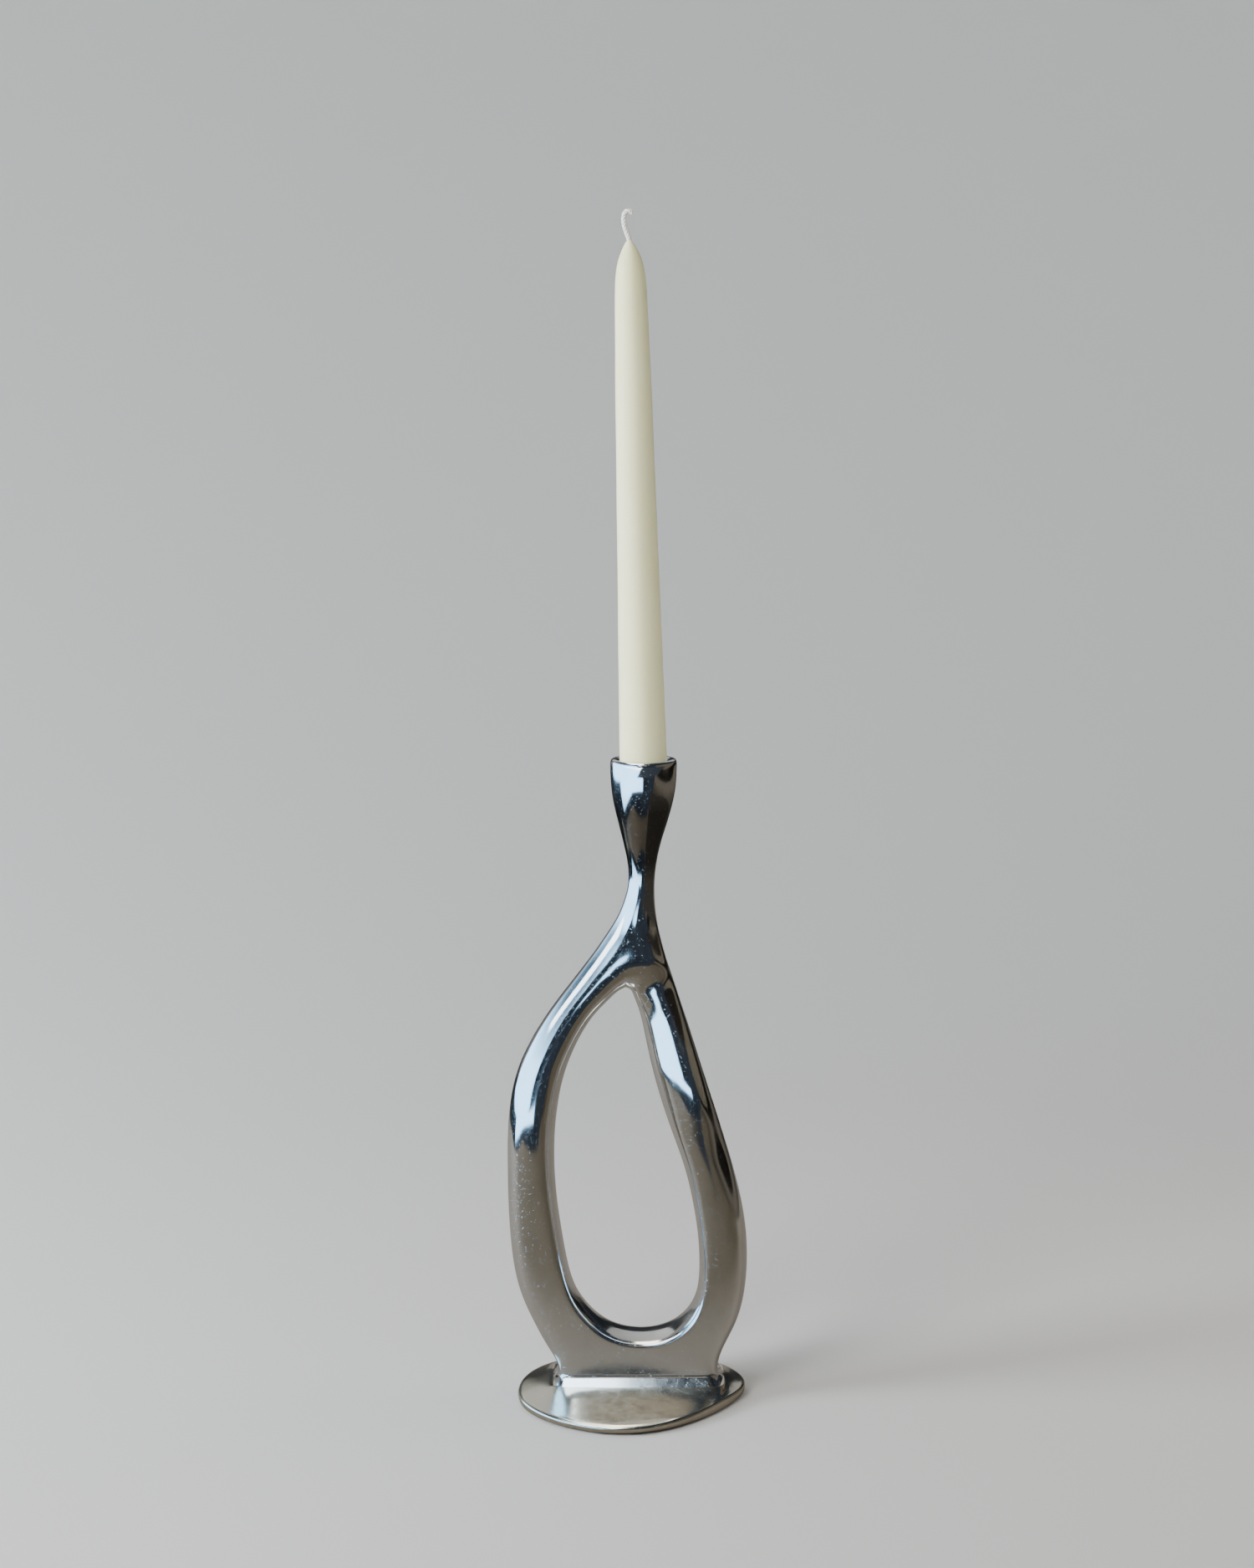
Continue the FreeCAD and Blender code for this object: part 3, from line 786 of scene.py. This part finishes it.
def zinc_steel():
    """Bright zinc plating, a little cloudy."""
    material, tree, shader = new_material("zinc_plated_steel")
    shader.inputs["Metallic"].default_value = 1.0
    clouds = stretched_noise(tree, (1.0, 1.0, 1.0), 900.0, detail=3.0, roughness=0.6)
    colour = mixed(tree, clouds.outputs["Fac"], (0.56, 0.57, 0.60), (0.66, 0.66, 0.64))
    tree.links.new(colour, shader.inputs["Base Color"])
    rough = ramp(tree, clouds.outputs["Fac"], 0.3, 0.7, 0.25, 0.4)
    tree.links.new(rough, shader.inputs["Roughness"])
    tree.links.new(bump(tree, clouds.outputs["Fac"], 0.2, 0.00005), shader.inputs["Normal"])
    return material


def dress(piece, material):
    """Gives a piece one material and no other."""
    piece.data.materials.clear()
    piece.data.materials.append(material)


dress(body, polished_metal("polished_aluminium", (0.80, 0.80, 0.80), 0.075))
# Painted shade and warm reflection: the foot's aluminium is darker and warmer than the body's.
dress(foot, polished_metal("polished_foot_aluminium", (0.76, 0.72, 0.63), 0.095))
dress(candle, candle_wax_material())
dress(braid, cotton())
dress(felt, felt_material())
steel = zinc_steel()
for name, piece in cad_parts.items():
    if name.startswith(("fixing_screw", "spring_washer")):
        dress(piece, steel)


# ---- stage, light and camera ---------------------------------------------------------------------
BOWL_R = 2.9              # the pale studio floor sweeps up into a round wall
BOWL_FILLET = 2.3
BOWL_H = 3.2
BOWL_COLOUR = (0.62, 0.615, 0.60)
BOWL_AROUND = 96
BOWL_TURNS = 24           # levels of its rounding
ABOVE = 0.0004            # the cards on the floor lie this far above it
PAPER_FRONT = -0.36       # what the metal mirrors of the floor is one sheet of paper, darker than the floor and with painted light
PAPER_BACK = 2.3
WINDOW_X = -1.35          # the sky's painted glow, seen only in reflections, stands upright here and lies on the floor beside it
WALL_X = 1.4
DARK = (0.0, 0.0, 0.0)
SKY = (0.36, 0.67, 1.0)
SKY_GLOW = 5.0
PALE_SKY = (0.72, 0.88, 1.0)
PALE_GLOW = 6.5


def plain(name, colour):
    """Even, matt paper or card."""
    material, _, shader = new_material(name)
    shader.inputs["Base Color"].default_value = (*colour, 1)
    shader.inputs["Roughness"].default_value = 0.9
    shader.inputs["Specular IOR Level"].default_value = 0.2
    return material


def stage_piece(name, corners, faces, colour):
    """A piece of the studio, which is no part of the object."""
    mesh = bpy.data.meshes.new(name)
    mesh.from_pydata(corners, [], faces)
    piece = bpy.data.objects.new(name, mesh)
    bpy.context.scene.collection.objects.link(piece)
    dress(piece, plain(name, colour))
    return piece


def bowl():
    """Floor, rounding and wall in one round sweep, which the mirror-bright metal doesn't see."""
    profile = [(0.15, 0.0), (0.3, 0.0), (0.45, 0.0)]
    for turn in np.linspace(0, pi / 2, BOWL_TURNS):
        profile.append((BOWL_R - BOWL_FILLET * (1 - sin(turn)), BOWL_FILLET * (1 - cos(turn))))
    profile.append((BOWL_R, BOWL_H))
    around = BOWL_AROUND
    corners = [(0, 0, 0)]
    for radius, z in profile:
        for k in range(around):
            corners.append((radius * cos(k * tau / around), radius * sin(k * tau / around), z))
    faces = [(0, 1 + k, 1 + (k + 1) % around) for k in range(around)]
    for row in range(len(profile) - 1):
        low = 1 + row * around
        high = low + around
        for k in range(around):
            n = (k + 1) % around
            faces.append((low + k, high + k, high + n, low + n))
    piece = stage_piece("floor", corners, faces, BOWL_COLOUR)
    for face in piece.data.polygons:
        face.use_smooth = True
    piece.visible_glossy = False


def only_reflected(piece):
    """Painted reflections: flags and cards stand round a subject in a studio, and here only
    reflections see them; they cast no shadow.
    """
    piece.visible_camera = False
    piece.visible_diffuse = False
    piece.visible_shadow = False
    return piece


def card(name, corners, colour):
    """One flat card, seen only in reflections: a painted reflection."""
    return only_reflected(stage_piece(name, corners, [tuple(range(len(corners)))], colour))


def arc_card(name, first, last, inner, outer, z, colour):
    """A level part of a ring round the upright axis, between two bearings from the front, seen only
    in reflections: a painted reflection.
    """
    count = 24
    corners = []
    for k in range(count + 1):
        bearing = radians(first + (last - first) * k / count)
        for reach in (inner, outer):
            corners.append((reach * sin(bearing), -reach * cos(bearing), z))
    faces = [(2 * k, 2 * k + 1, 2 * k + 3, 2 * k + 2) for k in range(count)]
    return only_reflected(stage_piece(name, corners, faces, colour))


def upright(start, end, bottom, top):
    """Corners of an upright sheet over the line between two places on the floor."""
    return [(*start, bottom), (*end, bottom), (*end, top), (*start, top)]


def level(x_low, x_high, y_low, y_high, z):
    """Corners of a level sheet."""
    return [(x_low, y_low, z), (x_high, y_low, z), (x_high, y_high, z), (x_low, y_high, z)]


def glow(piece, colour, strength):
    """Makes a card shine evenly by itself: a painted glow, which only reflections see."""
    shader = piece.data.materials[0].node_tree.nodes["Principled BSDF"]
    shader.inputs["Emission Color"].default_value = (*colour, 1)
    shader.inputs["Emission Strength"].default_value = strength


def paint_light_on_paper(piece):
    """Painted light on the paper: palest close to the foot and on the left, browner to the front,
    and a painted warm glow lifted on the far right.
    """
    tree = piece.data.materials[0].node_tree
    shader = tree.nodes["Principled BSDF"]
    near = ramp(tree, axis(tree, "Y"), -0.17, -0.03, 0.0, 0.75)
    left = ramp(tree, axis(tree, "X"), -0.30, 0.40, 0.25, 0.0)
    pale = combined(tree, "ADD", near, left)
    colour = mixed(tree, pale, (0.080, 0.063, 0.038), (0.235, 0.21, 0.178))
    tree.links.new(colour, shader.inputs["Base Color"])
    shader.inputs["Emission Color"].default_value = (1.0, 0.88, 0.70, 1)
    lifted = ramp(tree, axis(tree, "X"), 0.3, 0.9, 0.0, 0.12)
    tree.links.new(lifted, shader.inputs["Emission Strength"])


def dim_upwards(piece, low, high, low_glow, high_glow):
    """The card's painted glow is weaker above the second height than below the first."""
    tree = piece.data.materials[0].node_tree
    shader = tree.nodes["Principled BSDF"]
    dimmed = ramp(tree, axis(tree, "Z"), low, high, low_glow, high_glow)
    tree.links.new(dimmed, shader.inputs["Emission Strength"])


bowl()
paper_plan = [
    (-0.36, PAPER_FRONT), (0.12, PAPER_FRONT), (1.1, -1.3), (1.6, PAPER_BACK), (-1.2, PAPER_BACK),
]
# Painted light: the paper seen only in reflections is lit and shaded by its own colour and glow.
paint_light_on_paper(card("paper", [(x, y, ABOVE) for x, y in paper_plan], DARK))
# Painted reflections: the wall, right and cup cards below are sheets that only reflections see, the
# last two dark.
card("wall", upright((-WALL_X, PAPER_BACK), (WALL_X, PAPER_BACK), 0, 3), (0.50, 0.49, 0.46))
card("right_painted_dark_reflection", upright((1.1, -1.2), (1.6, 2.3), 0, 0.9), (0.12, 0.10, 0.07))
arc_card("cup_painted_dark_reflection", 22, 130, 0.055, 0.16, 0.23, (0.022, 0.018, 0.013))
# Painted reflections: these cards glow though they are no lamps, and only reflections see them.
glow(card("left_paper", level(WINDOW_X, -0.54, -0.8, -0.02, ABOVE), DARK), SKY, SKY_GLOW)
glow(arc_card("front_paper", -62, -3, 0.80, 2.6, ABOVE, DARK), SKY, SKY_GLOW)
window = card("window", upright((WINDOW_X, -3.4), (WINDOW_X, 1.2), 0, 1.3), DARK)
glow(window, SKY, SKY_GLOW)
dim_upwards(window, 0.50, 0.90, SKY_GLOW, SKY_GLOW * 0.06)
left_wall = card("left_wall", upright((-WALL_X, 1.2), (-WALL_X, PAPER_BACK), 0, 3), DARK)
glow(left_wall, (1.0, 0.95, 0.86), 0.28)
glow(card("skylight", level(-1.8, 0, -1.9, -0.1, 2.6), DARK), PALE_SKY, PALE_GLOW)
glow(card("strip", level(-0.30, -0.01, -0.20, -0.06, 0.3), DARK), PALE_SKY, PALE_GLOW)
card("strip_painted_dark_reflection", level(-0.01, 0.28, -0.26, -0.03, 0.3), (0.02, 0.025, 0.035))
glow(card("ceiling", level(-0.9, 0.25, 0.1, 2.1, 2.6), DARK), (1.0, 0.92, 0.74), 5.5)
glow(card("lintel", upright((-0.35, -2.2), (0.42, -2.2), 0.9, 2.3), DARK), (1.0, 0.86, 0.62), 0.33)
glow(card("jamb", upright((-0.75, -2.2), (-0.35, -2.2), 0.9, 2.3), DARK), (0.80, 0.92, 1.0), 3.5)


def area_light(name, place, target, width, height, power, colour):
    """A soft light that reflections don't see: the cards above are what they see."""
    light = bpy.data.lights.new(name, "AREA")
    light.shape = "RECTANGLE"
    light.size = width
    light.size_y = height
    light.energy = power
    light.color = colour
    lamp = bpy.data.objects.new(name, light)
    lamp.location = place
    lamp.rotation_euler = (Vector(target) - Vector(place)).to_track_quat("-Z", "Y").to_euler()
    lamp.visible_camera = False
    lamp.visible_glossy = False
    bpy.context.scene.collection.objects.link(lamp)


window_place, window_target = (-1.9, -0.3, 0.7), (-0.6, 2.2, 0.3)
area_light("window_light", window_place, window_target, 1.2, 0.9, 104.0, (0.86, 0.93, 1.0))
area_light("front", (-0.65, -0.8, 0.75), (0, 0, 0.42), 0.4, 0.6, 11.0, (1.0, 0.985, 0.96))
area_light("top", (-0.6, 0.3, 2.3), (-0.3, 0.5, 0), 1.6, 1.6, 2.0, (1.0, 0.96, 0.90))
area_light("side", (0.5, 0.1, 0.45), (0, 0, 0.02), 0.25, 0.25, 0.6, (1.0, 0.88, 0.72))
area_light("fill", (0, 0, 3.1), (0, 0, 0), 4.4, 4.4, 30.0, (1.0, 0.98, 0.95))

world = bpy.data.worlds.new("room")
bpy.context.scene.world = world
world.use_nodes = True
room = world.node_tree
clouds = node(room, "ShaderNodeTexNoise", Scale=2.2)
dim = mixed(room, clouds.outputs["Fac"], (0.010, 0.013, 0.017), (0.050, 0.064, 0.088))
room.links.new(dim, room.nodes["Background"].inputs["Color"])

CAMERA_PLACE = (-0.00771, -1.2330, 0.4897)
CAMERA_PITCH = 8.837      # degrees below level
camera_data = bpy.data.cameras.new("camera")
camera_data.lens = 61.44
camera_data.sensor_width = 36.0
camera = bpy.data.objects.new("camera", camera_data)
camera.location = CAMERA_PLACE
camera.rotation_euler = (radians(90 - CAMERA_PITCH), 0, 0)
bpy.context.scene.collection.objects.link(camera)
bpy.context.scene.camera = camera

--- EXERCISE REQUIREMENTS ---
Return exactly the leading lines of the listing, stopping after the line in which "dress(piece, steel)" occurs.

--- RESULT OF THIS EXERCISE ---
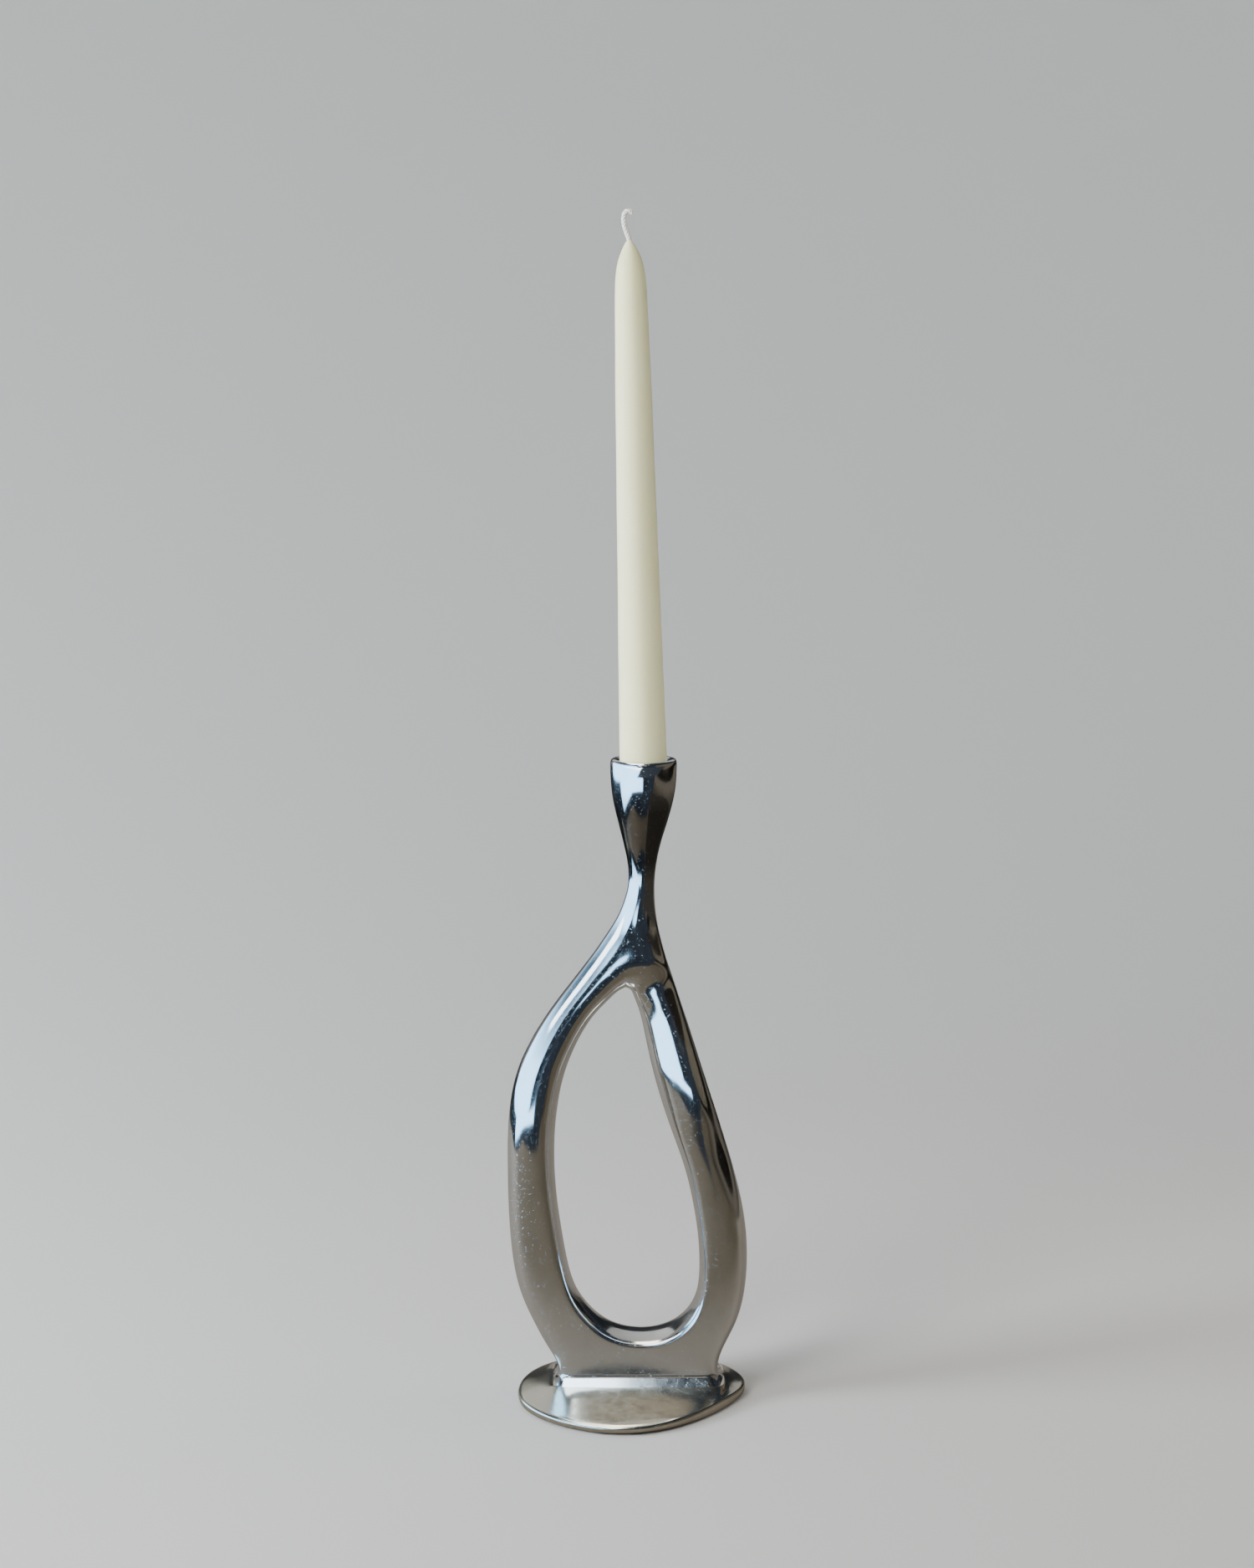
Continue the FreeCAD and Blender code for this object: part 3, from line 786 of scene.py. This part finishes it.
def zinc_steel():
    """Bright zinc plating, a little cloudy."""
    material, tree, shader = new_material("zinc_plated_steel")
    shader.inputs["Metallic"].default_value = 1.0
    clouds = stretched_noise(tree, (1.0, 1.0, 1.0), 900.0, detail=3.0, roughness=0.6)
    colour = mixed(tree, clouds.outputs["Fac"], (0.56, 0.57, 0.60), (0.66, 0.66, 0.64))
    tree.links.new(colour, shader.inputs["Base Color"])
    rough = ramp(tree, clouds.outputs["Fac"], 0.3, 0.7, 0.25, 0.4)
    tree.links.new(rough, shader.inputs["Roughness"])
    tree.links.new(bump(tree, clouds.outputs["Fac"], 0.2, 0.00005), shader.inputs["Normal"])
    return material


def dress(piece, material):
    """Gives a piece one material and no other."""
    piece.data.materials.clear()
    piece.data.materials.append(material)


dress(body, polished_metal("polished_aluminium", (0.80, 0.80, 0.80), 0.075))
# Painted shade and warm reflection: the foot's aluminium is darker and warmer than the body's.
dress(foot, polished_metal("polished_foot_aluminium", (0.76, 0.72, 0.63), 0.095))
dress(candle, candle_wax_material())
dress(braid, cotton())
dress(felt, felt_material())
steel = zinc_steel()
for name, piece in cad_parts.items():
    if name.startswith(("fixing_screw", "spring_washer")):
        dress(piece, steel)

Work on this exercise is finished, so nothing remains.